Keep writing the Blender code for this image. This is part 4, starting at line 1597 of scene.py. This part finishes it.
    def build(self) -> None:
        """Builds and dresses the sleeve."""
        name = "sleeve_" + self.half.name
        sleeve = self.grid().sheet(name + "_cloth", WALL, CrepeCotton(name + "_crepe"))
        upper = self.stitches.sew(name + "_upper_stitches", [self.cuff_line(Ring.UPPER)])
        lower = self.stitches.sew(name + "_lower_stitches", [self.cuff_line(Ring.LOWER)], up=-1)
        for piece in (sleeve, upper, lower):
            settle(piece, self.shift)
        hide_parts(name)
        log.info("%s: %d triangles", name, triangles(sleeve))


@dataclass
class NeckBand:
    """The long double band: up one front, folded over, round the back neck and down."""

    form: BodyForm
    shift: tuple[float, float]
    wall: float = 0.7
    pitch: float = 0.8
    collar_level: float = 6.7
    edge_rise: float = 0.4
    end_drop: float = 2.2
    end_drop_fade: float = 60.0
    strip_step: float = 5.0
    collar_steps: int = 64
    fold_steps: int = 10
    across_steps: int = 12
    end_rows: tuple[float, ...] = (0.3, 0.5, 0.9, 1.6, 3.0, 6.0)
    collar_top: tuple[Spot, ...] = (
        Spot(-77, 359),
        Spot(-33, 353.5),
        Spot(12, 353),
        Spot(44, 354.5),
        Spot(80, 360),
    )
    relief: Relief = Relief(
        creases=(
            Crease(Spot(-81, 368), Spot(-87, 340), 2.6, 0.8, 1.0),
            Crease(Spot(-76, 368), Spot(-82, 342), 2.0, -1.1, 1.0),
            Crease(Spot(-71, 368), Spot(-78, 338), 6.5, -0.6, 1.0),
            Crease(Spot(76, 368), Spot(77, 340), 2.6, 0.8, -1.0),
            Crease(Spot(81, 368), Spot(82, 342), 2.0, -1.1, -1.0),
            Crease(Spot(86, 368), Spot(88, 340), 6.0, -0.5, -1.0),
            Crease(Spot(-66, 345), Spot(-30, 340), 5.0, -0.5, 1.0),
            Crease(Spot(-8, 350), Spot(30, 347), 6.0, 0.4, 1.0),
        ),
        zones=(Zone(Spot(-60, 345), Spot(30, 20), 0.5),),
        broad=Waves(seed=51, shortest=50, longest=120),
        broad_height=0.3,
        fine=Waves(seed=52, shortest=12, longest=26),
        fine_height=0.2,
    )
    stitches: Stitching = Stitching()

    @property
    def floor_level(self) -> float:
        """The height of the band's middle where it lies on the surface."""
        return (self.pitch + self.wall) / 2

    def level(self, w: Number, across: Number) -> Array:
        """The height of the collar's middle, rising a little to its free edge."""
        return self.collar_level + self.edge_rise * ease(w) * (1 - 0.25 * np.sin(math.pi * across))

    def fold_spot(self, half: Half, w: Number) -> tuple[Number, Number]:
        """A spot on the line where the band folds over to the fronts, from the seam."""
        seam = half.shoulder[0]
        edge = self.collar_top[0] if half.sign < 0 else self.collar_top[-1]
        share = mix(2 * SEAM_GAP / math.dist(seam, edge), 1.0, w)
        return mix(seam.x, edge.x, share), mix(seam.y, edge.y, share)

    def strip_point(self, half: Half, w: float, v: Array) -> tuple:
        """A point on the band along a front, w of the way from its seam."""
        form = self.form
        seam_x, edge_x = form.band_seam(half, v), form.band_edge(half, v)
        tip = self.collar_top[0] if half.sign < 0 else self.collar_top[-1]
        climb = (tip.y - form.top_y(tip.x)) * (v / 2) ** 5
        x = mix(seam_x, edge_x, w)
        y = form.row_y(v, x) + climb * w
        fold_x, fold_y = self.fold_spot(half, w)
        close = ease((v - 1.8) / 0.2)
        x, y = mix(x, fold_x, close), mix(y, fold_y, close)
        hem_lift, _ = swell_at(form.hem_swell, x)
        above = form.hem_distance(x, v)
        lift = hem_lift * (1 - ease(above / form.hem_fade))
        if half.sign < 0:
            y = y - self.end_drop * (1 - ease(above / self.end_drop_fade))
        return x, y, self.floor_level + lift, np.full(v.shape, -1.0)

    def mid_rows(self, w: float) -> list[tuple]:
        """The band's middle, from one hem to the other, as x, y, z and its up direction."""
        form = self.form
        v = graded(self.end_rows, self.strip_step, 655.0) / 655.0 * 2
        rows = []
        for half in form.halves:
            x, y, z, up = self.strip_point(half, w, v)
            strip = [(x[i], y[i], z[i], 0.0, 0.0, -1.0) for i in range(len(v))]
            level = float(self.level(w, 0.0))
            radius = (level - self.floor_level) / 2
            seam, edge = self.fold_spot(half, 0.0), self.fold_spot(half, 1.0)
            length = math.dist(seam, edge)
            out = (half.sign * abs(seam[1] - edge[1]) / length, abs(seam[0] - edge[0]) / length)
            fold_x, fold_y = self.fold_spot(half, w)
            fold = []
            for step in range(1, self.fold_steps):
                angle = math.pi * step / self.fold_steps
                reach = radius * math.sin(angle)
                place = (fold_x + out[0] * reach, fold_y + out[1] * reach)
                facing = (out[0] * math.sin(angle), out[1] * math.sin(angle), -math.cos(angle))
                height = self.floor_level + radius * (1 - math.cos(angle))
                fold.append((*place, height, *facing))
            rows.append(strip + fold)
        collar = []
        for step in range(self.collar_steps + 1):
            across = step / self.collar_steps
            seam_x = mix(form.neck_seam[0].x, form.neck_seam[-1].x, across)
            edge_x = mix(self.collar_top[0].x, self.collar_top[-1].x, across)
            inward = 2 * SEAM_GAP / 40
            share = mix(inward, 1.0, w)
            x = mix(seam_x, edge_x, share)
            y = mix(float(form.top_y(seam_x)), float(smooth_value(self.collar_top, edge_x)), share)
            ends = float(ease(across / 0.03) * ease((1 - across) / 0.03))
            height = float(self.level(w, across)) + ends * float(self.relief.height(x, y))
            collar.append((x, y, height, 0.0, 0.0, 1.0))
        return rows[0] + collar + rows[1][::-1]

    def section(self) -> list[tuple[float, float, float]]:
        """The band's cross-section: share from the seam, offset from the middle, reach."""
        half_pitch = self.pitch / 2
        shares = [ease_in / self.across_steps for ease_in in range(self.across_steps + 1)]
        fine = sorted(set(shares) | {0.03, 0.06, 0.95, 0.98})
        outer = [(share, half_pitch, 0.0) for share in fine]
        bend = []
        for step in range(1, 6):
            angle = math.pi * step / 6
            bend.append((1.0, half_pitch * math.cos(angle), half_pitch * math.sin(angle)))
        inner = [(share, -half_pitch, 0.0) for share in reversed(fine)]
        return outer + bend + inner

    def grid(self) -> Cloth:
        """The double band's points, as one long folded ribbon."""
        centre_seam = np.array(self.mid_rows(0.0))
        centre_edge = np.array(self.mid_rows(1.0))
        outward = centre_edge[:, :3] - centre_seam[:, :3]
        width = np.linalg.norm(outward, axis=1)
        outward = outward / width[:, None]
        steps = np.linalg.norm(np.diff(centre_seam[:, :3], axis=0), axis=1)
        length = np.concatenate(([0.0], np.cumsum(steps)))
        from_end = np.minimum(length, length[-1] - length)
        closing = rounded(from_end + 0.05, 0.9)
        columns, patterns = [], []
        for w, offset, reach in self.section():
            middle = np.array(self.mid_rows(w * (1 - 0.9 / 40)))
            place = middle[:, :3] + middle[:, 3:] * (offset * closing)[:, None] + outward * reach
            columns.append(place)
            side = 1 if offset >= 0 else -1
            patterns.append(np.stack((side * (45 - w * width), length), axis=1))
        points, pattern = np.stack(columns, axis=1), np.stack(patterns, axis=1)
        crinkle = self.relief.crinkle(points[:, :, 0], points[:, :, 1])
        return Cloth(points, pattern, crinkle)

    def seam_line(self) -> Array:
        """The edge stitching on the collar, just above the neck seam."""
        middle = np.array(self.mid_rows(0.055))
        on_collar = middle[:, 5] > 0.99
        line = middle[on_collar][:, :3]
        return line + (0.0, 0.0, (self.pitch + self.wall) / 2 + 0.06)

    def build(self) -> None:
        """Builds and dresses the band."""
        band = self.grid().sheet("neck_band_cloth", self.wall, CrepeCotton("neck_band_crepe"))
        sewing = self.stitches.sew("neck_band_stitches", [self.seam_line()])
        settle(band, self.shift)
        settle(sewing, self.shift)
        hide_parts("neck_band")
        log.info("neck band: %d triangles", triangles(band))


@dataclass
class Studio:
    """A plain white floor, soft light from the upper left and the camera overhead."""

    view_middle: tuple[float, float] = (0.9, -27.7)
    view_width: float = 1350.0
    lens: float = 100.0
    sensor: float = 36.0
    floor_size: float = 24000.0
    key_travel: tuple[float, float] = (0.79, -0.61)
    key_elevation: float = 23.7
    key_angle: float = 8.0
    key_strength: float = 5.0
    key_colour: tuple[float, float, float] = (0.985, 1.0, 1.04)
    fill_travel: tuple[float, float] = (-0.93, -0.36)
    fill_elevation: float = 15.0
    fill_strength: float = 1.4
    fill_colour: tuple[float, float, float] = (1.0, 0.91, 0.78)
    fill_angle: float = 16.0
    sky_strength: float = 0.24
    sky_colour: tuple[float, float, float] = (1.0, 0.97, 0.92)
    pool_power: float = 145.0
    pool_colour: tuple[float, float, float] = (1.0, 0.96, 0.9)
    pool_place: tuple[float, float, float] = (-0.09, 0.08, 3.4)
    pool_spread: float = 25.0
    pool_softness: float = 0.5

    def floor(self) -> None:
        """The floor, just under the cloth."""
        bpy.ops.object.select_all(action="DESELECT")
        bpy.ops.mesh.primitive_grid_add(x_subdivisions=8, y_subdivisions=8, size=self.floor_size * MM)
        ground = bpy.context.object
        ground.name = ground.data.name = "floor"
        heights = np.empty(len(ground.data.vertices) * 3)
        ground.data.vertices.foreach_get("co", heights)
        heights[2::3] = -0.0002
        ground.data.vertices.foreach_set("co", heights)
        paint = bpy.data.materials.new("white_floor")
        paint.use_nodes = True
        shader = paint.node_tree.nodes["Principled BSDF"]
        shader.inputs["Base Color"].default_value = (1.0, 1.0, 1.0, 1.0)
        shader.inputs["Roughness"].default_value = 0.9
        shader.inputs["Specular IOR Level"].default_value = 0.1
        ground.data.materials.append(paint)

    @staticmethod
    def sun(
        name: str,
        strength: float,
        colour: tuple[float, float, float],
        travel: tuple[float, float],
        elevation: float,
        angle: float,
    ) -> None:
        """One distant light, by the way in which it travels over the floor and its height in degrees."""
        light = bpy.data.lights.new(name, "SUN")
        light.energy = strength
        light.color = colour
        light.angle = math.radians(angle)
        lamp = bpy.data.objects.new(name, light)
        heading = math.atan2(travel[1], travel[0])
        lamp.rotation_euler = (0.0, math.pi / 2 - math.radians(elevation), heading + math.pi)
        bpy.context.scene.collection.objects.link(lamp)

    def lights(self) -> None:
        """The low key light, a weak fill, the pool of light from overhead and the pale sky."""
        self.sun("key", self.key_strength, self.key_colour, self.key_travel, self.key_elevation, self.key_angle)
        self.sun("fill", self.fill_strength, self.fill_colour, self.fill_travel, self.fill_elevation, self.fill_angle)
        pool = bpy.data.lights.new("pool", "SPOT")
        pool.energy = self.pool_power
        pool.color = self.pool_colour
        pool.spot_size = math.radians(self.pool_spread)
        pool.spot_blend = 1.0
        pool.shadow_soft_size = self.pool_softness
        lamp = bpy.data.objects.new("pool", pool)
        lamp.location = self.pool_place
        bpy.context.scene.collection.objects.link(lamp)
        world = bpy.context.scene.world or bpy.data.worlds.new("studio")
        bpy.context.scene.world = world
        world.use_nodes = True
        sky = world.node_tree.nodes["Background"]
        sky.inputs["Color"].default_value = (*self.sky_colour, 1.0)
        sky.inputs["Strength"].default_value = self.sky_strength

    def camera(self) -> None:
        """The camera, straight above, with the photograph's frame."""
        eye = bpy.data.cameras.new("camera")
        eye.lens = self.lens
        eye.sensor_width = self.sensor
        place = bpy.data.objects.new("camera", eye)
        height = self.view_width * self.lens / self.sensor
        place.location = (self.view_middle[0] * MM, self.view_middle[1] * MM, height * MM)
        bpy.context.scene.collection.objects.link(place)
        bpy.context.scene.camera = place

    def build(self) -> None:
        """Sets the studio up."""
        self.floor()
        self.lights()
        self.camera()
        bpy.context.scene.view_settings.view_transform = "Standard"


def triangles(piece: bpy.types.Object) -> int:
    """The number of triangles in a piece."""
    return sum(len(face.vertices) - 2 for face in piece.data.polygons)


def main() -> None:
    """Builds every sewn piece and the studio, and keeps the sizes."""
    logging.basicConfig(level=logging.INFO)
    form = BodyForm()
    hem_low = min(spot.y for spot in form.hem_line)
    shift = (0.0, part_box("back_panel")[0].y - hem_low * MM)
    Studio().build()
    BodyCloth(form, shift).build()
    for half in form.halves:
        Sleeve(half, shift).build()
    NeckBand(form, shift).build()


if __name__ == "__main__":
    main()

---

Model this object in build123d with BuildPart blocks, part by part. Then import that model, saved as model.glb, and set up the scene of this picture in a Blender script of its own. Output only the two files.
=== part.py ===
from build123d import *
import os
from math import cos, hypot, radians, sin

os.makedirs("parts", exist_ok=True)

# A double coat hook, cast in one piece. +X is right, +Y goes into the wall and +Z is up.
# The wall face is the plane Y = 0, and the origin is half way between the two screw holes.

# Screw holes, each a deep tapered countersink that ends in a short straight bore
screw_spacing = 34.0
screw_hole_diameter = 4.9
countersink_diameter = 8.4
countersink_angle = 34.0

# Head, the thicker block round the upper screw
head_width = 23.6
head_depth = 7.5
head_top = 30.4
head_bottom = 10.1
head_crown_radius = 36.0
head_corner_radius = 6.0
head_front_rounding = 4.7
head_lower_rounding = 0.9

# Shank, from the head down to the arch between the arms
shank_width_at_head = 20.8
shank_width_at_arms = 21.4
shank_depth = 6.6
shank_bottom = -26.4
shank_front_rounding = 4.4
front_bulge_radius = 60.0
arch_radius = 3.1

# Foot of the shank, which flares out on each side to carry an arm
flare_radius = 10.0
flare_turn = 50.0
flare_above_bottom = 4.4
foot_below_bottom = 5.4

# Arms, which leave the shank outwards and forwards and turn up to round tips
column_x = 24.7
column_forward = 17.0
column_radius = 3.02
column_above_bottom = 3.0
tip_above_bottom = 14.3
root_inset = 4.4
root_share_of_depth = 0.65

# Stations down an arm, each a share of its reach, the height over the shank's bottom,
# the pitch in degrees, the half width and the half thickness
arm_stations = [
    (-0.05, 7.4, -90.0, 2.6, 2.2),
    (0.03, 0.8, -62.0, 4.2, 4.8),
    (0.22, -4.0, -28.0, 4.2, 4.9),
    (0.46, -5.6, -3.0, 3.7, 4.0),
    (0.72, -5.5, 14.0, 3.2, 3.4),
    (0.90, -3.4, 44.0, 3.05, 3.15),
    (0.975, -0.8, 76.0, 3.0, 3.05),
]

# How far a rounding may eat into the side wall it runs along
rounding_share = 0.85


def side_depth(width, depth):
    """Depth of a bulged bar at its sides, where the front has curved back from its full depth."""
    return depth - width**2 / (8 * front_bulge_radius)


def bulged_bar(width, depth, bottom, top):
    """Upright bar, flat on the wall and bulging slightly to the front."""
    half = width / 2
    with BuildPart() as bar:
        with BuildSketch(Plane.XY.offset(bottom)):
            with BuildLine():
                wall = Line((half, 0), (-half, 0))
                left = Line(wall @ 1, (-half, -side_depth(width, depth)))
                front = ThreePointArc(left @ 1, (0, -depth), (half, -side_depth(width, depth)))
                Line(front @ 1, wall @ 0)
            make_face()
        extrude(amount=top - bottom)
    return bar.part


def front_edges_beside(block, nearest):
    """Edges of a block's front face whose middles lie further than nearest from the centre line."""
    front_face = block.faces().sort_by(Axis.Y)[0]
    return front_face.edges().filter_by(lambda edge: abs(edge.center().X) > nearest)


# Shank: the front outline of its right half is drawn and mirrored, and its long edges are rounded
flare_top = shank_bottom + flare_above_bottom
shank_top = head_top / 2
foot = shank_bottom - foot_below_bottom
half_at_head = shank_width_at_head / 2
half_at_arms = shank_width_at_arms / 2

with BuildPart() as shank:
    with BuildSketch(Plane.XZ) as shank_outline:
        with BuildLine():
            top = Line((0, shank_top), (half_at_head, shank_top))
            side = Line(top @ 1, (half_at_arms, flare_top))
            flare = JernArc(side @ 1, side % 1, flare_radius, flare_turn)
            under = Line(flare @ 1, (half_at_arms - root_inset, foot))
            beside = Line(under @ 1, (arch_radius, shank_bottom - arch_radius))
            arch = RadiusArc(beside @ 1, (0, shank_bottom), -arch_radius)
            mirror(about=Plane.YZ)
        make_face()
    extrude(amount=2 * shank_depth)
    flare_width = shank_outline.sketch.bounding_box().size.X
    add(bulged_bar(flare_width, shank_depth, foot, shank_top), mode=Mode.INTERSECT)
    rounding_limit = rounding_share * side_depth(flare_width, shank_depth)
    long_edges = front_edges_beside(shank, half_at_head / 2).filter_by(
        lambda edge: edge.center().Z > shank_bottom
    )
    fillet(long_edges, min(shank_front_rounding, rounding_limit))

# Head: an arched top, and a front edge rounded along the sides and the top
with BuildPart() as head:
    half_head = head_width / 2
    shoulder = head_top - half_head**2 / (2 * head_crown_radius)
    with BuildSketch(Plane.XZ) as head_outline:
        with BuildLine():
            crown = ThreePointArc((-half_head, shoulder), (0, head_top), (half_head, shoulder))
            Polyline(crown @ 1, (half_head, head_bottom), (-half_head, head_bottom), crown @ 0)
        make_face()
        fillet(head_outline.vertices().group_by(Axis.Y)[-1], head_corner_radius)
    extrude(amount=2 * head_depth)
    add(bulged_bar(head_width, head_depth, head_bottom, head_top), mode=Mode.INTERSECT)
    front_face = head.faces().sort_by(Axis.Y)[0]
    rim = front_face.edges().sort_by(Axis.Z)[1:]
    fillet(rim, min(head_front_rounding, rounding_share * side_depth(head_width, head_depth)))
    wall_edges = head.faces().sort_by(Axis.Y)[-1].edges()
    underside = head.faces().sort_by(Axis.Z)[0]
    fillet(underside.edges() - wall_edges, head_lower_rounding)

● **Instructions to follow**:
Return verbatim the lines that run from the line containing "Keep writing the" through the line containing "double band: up", inclusive.

● **Correct response**:
Keep writing the Blender code for this image. This is part 4, starting at line 1597 of scene.py. This part finishes it.
    def build(self) -> None:
        """Builds and dresses the sleeve."""
        name = "sleeve_" + self.half.name
        sleeve = self.grid().sheet(name + "_cloth", WALL, CrepeCotton(name + "_crepe"))
        upper = self.stitches.sew(name + "_upper_stitches", [self.cuff_line(Ring.UPPER)])
        lower = self.stitches.sew(name + "_lower_stitches", [self.cuff_line(Ring.LOWER)], up=-1)
        for piece in (sleeve, upper, lower):
            settle(piece, self.shift)
        hide_parts(name)
        log.info("%s: %d triangles", name, triangles(sleeve))


@dataclass
class NeckBand:
    """The long double band: up one front, folded over, round the back neck and down."""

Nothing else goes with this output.